## Goal
The listing below should be written out exactly; please include all of it.

####

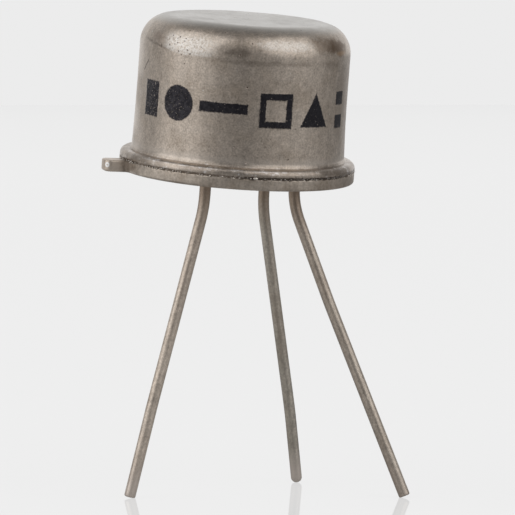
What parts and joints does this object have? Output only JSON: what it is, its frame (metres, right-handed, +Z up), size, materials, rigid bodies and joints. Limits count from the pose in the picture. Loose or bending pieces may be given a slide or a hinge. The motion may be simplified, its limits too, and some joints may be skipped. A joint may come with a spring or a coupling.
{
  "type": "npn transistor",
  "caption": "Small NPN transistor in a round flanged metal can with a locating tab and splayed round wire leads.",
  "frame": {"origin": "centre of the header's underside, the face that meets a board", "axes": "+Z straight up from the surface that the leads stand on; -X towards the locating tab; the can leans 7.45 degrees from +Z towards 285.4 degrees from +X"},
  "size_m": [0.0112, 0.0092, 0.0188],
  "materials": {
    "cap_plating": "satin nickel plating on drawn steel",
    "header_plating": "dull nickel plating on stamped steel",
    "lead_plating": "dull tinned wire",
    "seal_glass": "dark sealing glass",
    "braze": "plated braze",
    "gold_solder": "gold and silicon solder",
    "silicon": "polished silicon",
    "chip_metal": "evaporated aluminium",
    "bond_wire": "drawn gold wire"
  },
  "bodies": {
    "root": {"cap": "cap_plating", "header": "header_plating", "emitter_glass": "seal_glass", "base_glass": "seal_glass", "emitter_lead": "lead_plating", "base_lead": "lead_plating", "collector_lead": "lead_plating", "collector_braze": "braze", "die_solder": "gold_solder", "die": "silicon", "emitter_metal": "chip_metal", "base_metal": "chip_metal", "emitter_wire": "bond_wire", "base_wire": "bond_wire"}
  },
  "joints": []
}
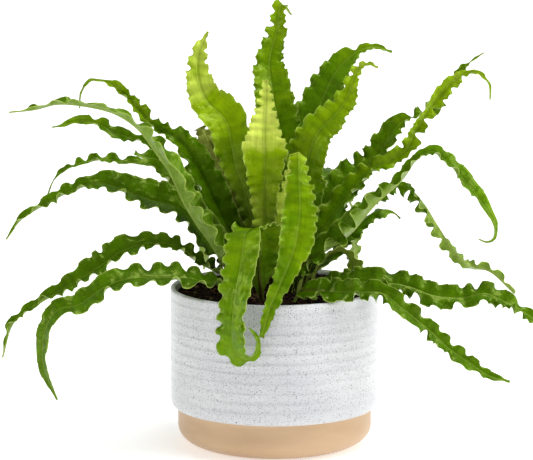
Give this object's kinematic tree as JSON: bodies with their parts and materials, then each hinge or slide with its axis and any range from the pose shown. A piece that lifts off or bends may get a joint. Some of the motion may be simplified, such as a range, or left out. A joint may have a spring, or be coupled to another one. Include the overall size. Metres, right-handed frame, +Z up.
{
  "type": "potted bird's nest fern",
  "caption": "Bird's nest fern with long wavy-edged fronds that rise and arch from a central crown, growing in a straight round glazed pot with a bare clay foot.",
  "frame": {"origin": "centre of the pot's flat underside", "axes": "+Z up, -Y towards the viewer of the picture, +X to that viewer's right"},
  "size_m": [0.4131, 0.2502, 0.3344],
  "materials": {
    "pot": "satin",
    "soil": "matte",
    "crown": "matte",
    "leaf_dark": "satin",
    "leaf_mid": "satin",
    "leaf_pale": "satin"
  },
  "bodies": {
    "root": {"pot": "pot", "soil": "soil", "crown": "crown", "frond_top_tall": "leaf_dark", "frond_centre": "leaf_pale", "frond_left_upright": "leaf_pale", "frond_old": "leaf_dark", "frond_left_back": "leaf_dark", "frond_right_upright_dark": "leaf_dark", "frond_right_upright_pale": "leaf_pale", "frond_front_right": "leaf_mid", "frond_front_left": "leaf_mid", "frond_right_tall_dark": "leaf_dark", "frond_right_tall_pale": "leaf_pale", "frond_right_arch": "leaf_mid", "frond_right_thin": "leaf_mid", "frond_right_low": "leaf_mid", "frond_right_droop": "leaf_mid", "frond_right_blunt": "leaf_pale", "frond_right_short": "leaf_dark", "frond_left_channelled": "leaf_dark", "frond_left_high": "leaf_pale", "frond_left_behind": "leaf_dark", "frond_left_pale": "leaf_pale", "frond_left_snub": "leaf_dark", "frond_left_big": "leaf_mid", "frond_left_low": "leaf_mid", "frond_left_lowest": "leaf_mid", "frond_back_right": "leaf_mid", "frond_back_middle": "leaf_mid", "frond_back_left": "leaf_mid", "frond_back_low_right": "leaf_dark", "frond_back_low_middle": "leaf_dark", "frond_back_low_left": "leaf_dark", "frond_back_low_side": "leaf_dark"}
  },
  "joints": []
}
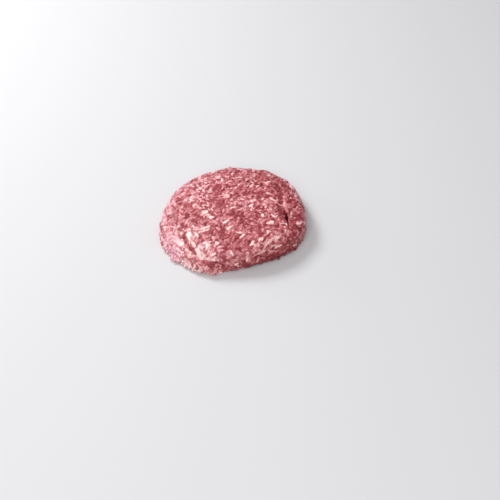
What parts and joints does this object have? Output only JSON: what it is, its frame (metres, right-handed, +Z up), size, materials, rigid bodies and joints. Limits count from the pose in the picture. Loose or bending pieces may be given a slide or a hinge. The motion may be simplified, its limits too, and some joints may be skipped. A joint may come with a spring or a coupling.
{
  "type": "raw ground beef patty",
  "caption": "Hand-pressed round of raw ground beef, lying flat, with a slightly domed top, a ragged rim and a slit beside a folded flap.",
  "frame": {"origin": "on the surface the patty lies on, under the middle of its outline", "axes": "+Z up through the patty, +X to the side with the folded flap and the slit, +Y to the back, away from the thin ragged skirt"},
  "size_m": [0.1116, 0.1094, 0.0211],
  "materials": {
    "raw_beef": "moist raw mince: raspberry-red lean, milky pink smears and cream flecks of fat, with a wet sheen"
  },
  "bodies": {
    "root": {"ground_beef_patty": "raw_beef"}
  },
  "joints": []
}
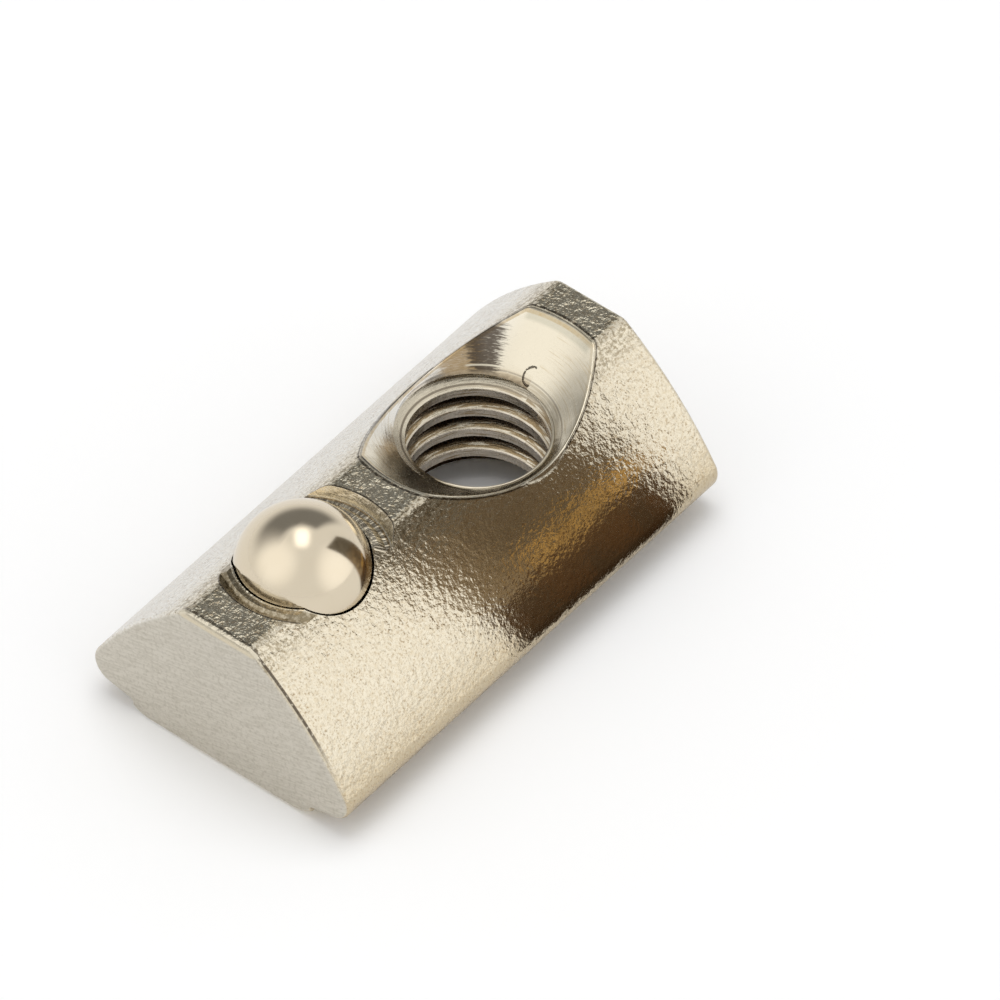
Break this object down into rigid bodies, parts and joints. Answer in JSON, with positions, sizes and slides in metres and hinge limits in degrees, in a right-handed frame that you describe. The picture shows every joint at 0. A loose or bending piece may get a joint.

####

## Written response
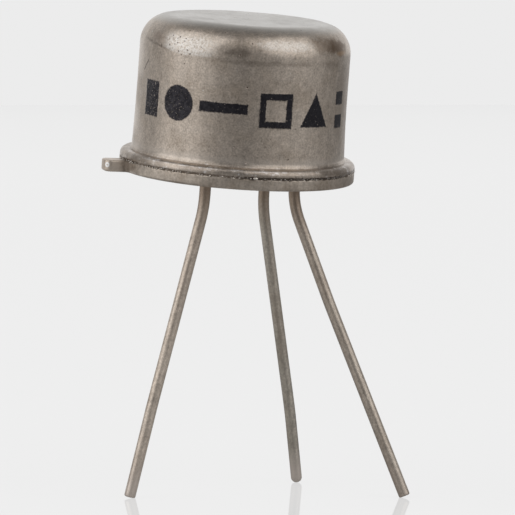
What parts and joints does this object have? Output only JSON: what it is, its frame (metres, right-handed, +Z up), size, materials, rigid bodies and joints. Limits count from the pose in the picture. Loose or bending pieces may be given a slide or a hinge. The motion may be simplified, its limits too, and some joints may be skipped. A joint may come with a spring or a coupling.
{
  "type": "npn transistor",
  "caption": "Small NPN transistor in a round flanged metal can with a locating tab and splayed round wire leads.",
  "frame": {"origin": "centre of the header's underside, the face that meets a board", "axes": "+Z straight up from the surface that the leads stand on; -X towards the locating tab; the can leans 7.45 degrees from +Z towards 285.4 degrees from +X"},
  "size_m": [0.0112, 0.0092, 0.0188],
  "materials": {
    "cap_plating": "satin nickel plating on drawn steel",
    "header_plating": "dull nickel plating on stamped steel",
    "lead_plating": "dull tinned wire",
    "seal_glass": "dark sealing glass",
    "braze": "plated braze",
    "gold_solder": "gold and silicon solder",
    "silicon": "polished silicon",
    "chip_metal": "evaporated aluminium",
    "bond_wire": "drawn gold wire"
  },
  "bodies": {
    "root": {"cap": "cap_plating", "header": "header_plating", "emitter_glass": "seal_glass", "base_glass": "seal_glass", "emitter_lead": "lead_plating", "base_lead": "lead_plating", "collector_lead": "lead_plating", "collector_braze": "braze", "die_solder": "gold_solder", "die": "silicon", "emitter_metal": "chip_metal", "base_metal": "chip_metal", "emitter_wire": "bond_wire", "base_wire": "bond_wire"}
  },
  "joints": []
}
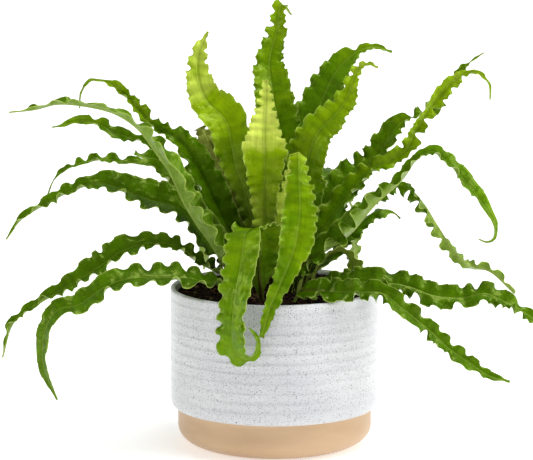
Give this object's kinematic tree as JSON: bodies with their parts and materials, then each hinge or slide with its axis and any range from the pose shown. A piece that lifts off or bends may get a joint. Some of the motion may be simplified, such as a range, or left out. A joint may have a spring, or be coupled to another one. Include the overall size. Metres, right-handed frame, +Z up.
{
  "type": "potted bird's nest fern",
  "caption": "Bird's nest fern with long wavy-edged fronds that rise and arch from a central crown, growing in a straight round glazed pot with a bare clay foot.",
  "frame": {"origin": "centre of the pot's flat underside", "axes": "+Z up, -Y towards the viewer of the picture, +X to that viewer's right"},
  "size_m": [0.4131, 0.2502, 0.3344],
  "materials": {
    "pot": "satin",
    "soil": "matte",
    "crown": "matte",
    "leaf_dark": "satin",
    "leaf_mid": "satin",
    "leaf_pale": "satin"
  },
  "bodies": {
    "root": {"pot": "pot", "soil": "soil", "crown": "crown", "frond_top_tall": "leaf_dark", "frond_centre": "leaf_pale", "frond_left_upright": "leaf_pale", "frond_old": "leaf_dark", "frond_left_back": "leaf_dark", "frond_right_upright_dark": "leaf_dark", "frond_right_upright_pale": "leaf_pale", "frond_front_right": "leaf_mid", "frond_front_left": "leaf_mid", "frond_right_tall_dark": "leaf_dark", "frond_right_tall_pale": "leaf_pale", "frond_right_arch": "leaf_mid", "frond_right_thin": "leaf_mid", "frond_right_low": "leaf_mid", "frond_right_droop": "leaf_mid", "frond_right_blunt": "leaf_pale", "frond_right_short": "leaf_dark", "frond_left_channelled": "leaf_dark", "frond_left_high": "leaf_pale", "frond_left_behind": "leaf_dark", "frond_left_pale": "leaf_pale", "frond_left_snub": "leaf_dark", "frond_left_big": "leaf_mid", "frond_left_low": "leaf_mid", "frond_left_lowest": "leaf_mid", "frond_back_right": "leaf_mid", "frond_back_middle": "leaf_mid", "frond_back_left": "leaf_mid", "frond_back_low_right": "leaf_dark", "frond_back_low_middle": "leaf_dark", "frond_back_low_left": "leaf_dark", "frond_back_low_side": "leaf_dark"}
  },
  "joints": []
}
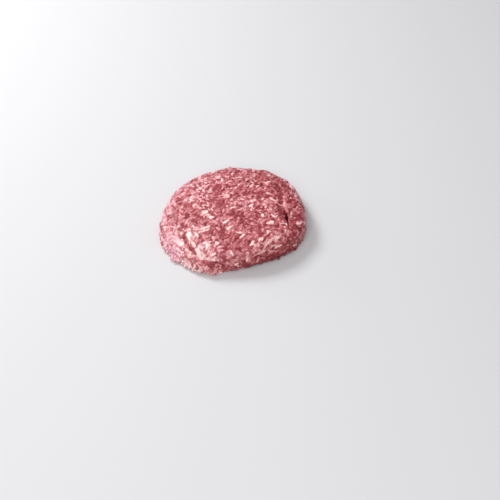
What parts and joints does this object have? Output only JSON: what it is, its frame (metres, right-handed, +Z up), size, materials, rigid bodies and joints. Limits count from the pose in the picture. Loose or bending pieces may be given a slide or a hinge. The motion may be simplified, its limits too, and some joints may be skipped. A joint may come with a spring or a coupling.
{
  "type": "raw ground beef patty",
  "caption": "Hand-pressed round of raw ground beef, lying flat, with a slightly domed top, a ragged rim and a slit beside a folded flap.",
  "frame": {"origin": "on the surface the patty lies on, under the middle of its outline", "axes": "+Z up through the patty, +X to the side with the folded flap and the slit, +Y to the back, away from the thin ragged skirt"},
  "size_m": [0.1116, 0.1094, 0.0211],
  "materials": {
    "raw_beef": "moist raw mince: raspberry-red lean, milky pink smears and cream flecks of fat, with a wet sheen"
  },
  "bodies": {
    "root": {"ground_beef_patty": "raw_beef"}
  },
  "joints": []
}
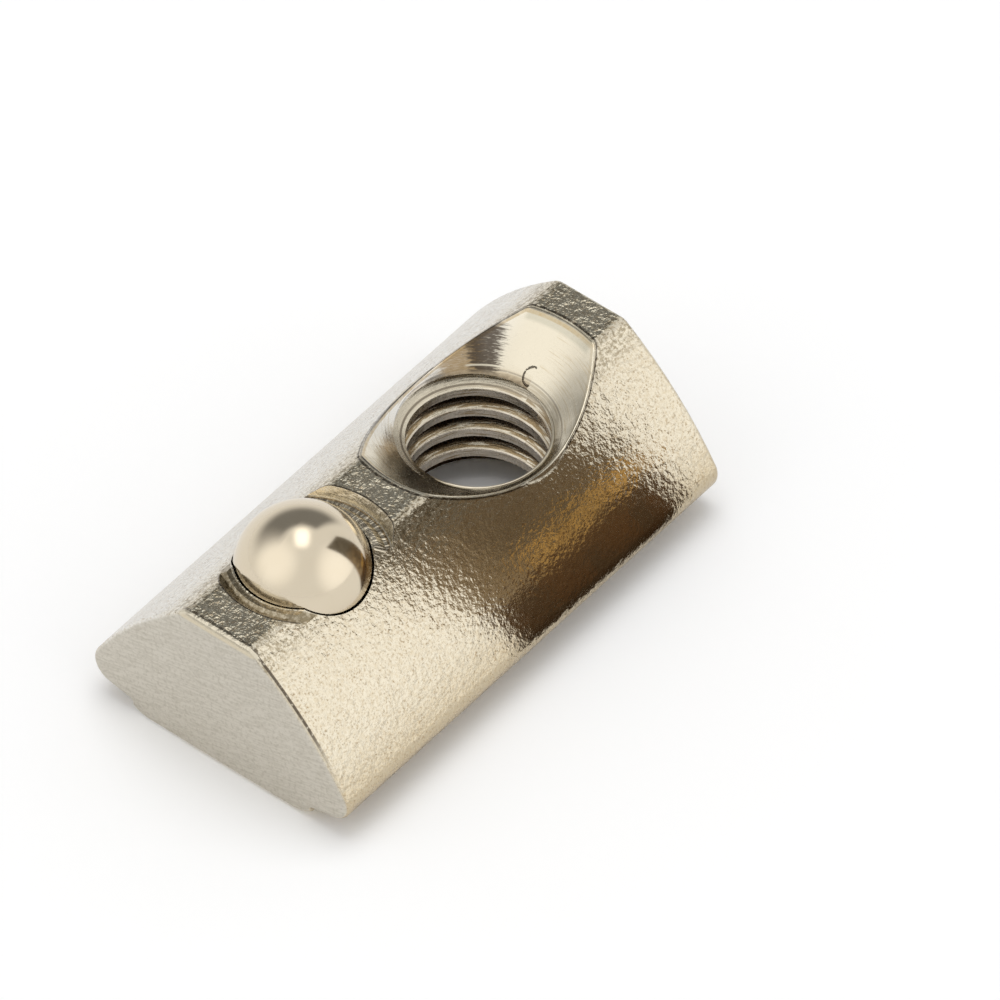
Break this object down into rigid bodies, parts and joints. Answer in JSON, with positions, sizes and slides in metres and hinge limits in degrees, in a right-handed frame that you describe. The picture shows every joint at 0. A loose or bending piece may get a joint.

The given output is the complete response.